The origin of the name Filò deserves a comment. Il filò was an old tradition of the Veneto region before the advent of mass entertainment. In the cold winter months, after a long day of work in the fields or in the lagoons, the villagers would get together under the roof of a stable to eat, drink, dance and tell stories while the older women would spin yarn fibers (filare). These gatherings were called filò in the Venetian language.

The influence of Italian culture in Argentina goes beyond architecture and food. It has permeated every single aspect of Argentine life, from language to sports, from politics to the fine arts. The National Museum of Fine Arts in the Recoleta neighborhood of Buenos Aires has a small collection of paintings by Venetian artists. There is a beautiful Guardi with an bygone view of the Grand Canal with the demolished church of  Santa Lucia in the forefront, and an engaging Favretto with street musician playing by the Sotoportego del Nonzolo. But to me, one of the paintings most evocative of Venice is not by a Venetian artist and it's not in the Museum of Fine Arts.

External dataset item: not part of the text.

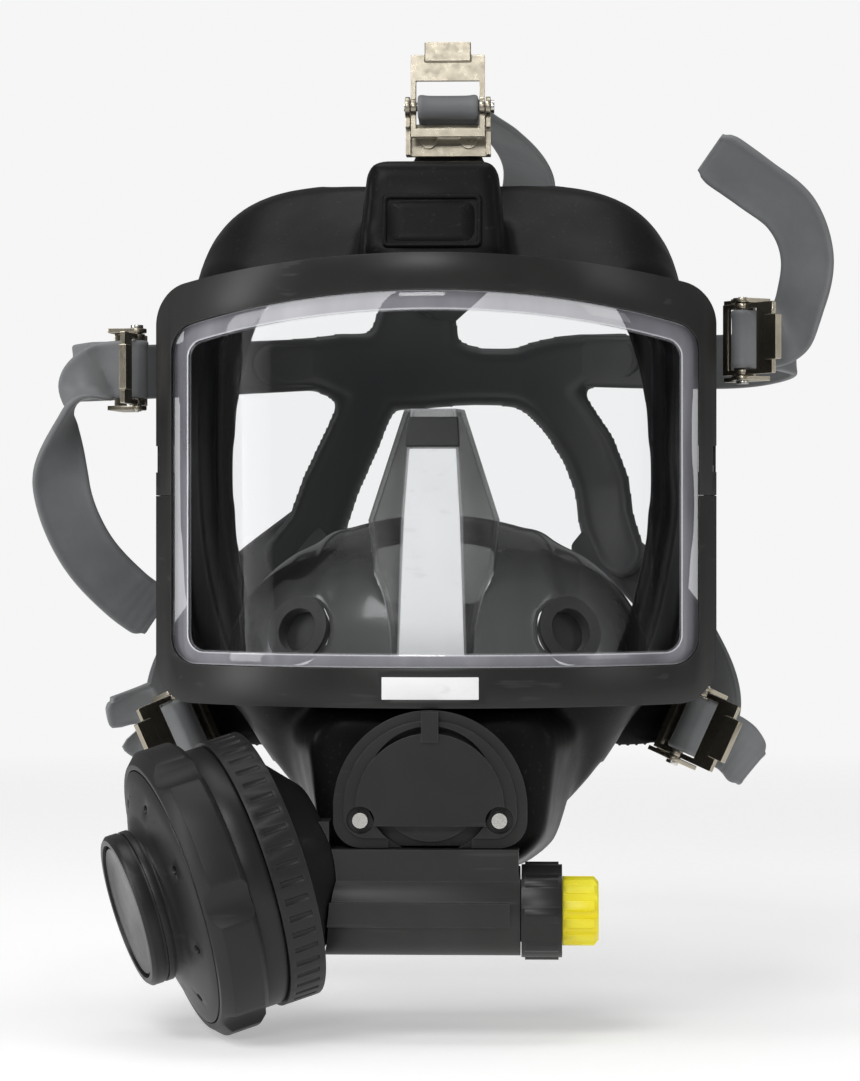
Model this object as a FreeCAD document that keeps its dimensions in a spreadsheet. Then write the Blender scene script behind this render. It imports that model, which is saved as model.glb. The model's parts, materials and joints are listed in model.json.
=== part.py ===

It is a fresco by the Argentine master Raúl Soldi and it is nonchalantly displayed on a side wall of a store in a shopping center: Gallerías Santa Fe (1660 Santa Fe Avenue). It is called The Lovers and was inspired by the artist's girlfriend who lived across the street. Like Carpaccio, Soldi does not depict Venice proper, but transports us to La Serenissima at first sight.

The ties between Argentina and Italy, in general, and Venice in particular, are many, but caught in the maelstrom of daily life, Argentines are oblivious to them. Even the fact that the very name Argentina is indirectly due to a Venetian explorer is relegated to a footnote of history. Sebastiano Caboto, a Venetian born explorer, son of Giovanni Caboto (a plaque remembering both father and son stands on Via Garibaldi in Venice), while at the service of the Spanish Crown, explored the shores of the Paraná and Uruguay rivers in what today is Argentine territory, between 1526 and 1529. He founded the first European settlement in Argentina, Fort Sancti Spiritu. He sailed up the Paraná river to present day Asunción in Paraguay and gave trinkets to the natives getting in return some silver objects. Because of these objects the name Río de la Plata or River of Silver was coined to refer to the estuary formed by the Paraná and Uruguay rivers. The name Río de la Plata eventually gave rise to the name Argentina or Country of Silver.

I can only imagine Caboto's delight when he first sailed across the marshy waters of the  Paraná River delta and discovered a place so reminiscent of his native Venetian lagoon. No wonder he chose this river to establish a colony.